A wide array of publications have been released to celebrate #EdwinMorgan100. We have been lucky to partner with Carcanet, Polygon, Speculative Books, ASLS and não (edições) to see five very special books, each celebrating a different element of Edwin Morgan’s life and work.
Morgan (1920-2010) is one of the best-loved and most significant poets of the twentieth century. This is the third Selected Poems by Edwin Morgan from Carcanet, but the first since 2000 and the first to cover the full range of his poetry from his first collection in 1952 to his last in 2010, the year of his death at the age of ninety. All his different voices speak here – animals, inanimate objects, dramatic monologues by people, (famous people, unknown people and imaginary people) – in a multitude of forms and styles – sonnets, science fiction, concrete, sound, his own invented stanzas – together with his evocations of place, especially his home city of Glasgow, and a wide selection of his deservedly famous love poems. They all illustrate his incurable curiosity and a kind of relentless optimism for humanity.
Edited by Hamish Whyte.
Available now on the Carcanet website and from all good retailers.
To mark the centenary, Polygon, an imprint of Birlinn Limited, is repatriating Edwin Morgan back to Scotland where he is to be published again, in association with Carcanet.
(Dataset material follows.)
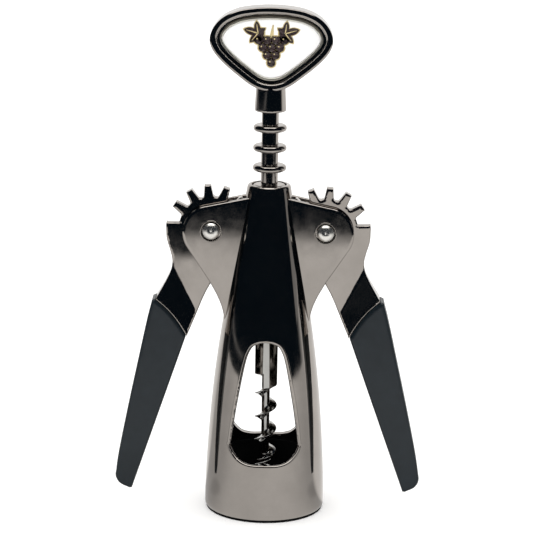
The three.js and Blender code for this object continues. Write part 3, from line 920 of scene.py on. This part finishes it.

Morgan was at once a prolific and eclectic writer, whose themes were as diverse as love and science fiction. And to celebrate the diversity of such a loved poet we are publishing five individual, thematically arranged, selected poems.
Each book contains twenty poems, works on: love; Scotland; people and places; animals; and space. These volumes are introduced by popular names: Jackie Kay, Liz Lochhead, Ali Smith and Michael Rosen. This box set is sure to be popular with fans of his works and collectors.
A limited edition box set with 5 books containing 20 selected poems. Available to order now on the Birlinn website
Speculative Books are proud to announce ‘The Edwin Morgan Centenary Collection’ guest-edited by Colin Herd. Before he published his first collection of poetry, Edwin Morgan made a series of visually arresting, playful, dynamic scrapbooks.
A queer visual diary, a catalogue of images, and a surreal bricolage, the scrapbooks were a resource and a testing ground as Morgan developed his distinctively experimental and anti-orthodox poetics.
‘The Edwin Morgan Centenary Collection’ is filled with poetry and short fiction inspired by Edwin Morgan’s scrap books which he donated to Glasgow University Library.
Featuring new work from 60 writers responding to Edwin Morgan, The Centenary Collection is available online here.
Getting in touch with language daily, Morgan accumulated a huge amount of prose.
Writing prose, his creative intelligence appears to delight in its variety of stance and topic, and even to seek out assignments that offered such possibilities. Morgan’s writing fizzes with clarity and verve: the topics range from Gilgamesh to Ginsberg, from cybernetics to sexualities, from international literatures to the changing face of his home city of Glasgow.
Edwin Morgan: In Touch With Language is a celebration of the poet’s wit, insight, and erudition, and holds surprises and delights for everyone. An interview with editors, John Coyle and James McGonigal can be read here.
Available now on the ASLS website.
In order to celebrate the centenary of Edwin Morgan, the anthology ÚLTIMA MENSAGEM (LAST MESSAGE) presents one hundred poems selected from the books he published (1952-2010), showing a diverse and multifaceted path. The selection of the poems is by João Concha (publisher) and Ricardo Marques (translator), also seeking to cover links to specific aspects of Portuguese culture. Morgan started publishing relatively late and his work blossomed in the midst of an experimental revolution, so the selection and establishment of a corpus was a particularly arduous task, especially if we take into account the number of pamphlets and brochures in which he collaborated and the respective dating.